I do think it is difficult for most men to bond with a v small baby - lets face it, they are quite boring (if precious) and until they get enough practise at settling and feeding them it's quite intimidating with you, the expert about. Far easier just to leave you to it.
Bargain for a weekend lie in or a few hours to yourself. Best not to be precious if he wants the security of his mum around for the walk provided you can get rid of her afterwards, but just make the odd joke about needing his mum :)

VIX1980 · 27/07/2012 22:49

Oh god id love to make a joe about his mum but it really wouldnt go down well at the moment, she told me on wednesday i had lost a lot of baby weight but stil had quite a few pounds to go and not too be too disheartened as it had taken her 2 years, and she didnt get 1 stretch mark - shes marvellous isnt she!

exactly what a new sleep deprived mum needs who only gave birth a month ago! Anyway ive now been child free for the past few hours and loving it, ive took to my bed done a bit of shopping on the internet and had a good catch up with my aunty, ive not slept but even having a bit of time to myself i feel o much more relaxed already. I will try the staggering thing though, im more an early bird anyway so used to going to bed early and getting up early while hes the opposite, i told him though i need just a bit more help through the week, im trying to do it all as he is going to work each day, and also let him have a bit of time to himself, but ive done 2 full weeks day and night and i know its not the life for me. staggering will certainly help as we can both have time to ourselves, plus sleep, plus get to see the baby at our best, so fingers crossed this next week will be better.

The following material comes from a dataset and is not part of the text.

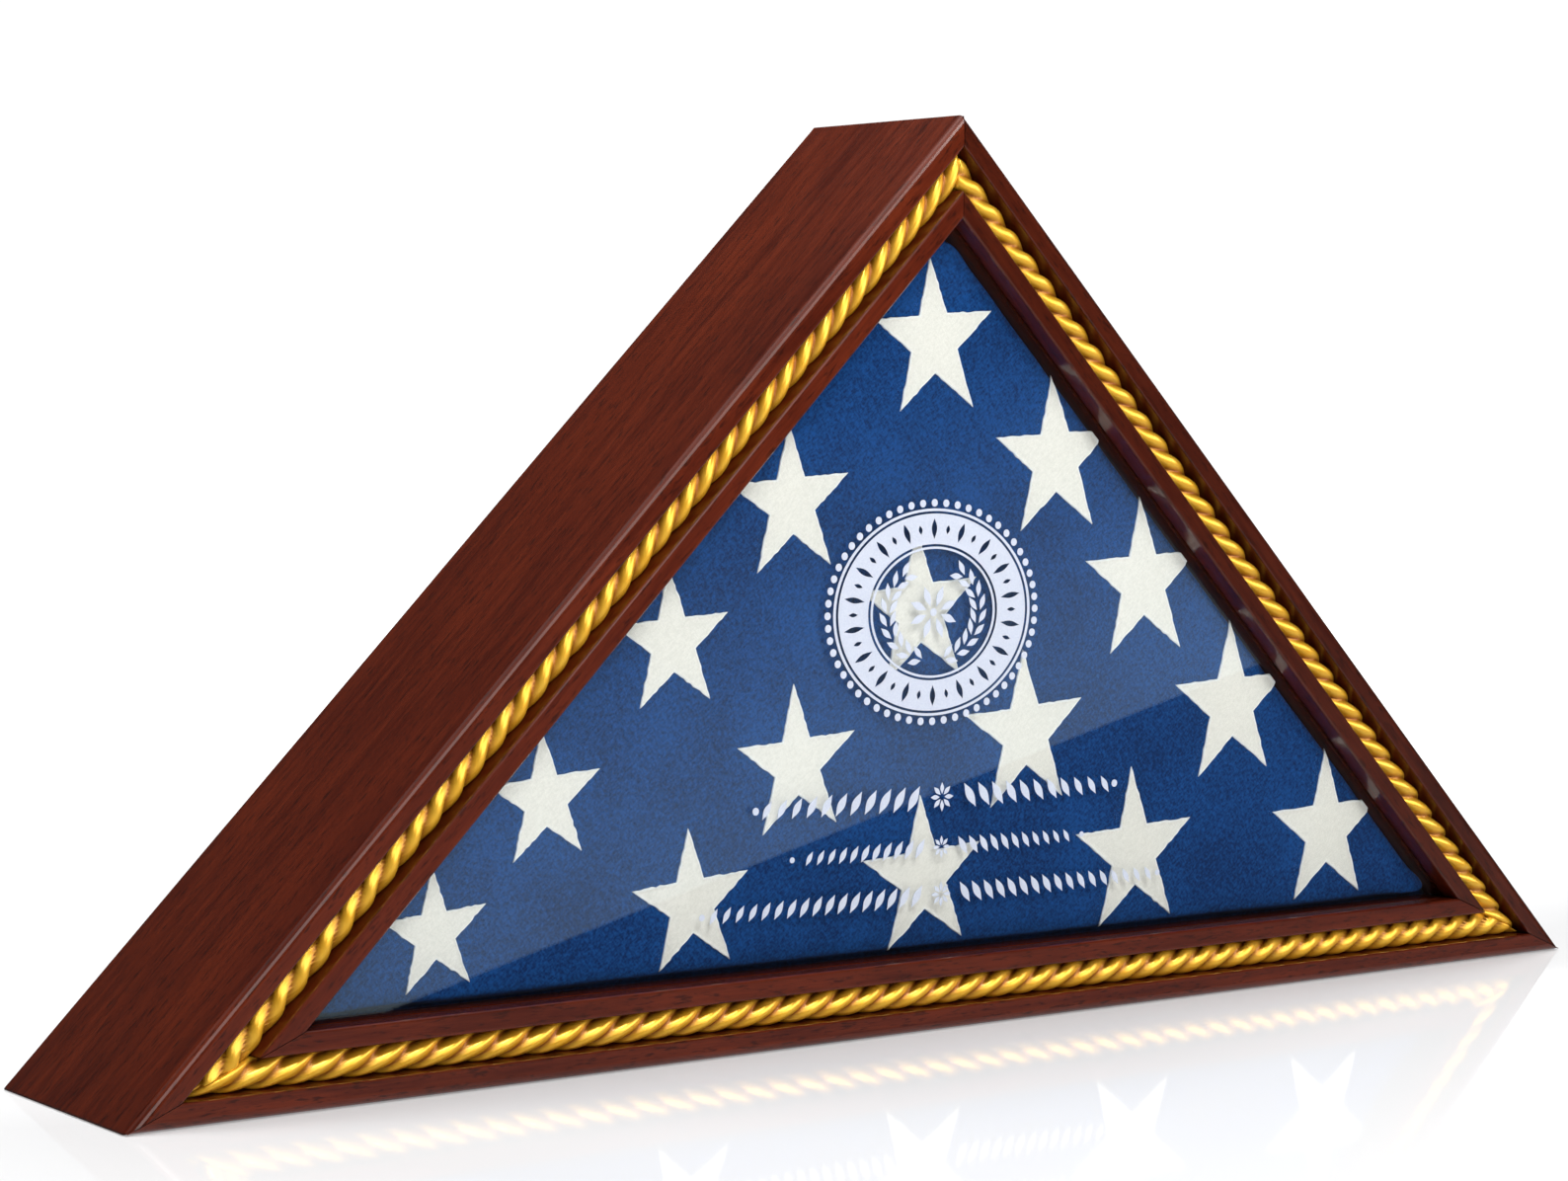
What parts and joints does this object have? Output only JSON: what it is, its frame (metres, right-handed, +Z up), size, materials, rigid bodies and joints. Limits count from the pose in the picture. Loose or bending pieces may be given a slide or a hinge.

i just pray to god he doesnt mention to his mum tomorrow how i struggled the past week or ill be spending the next few days staying out of the house to avoid her coming to "help me out". her helping me out usually involves trying to do our washing with a ciggy hanging out her mouth so i always discover burns in come clothes, or cleaning up by throwing bleach all over the floor then mopping it all up!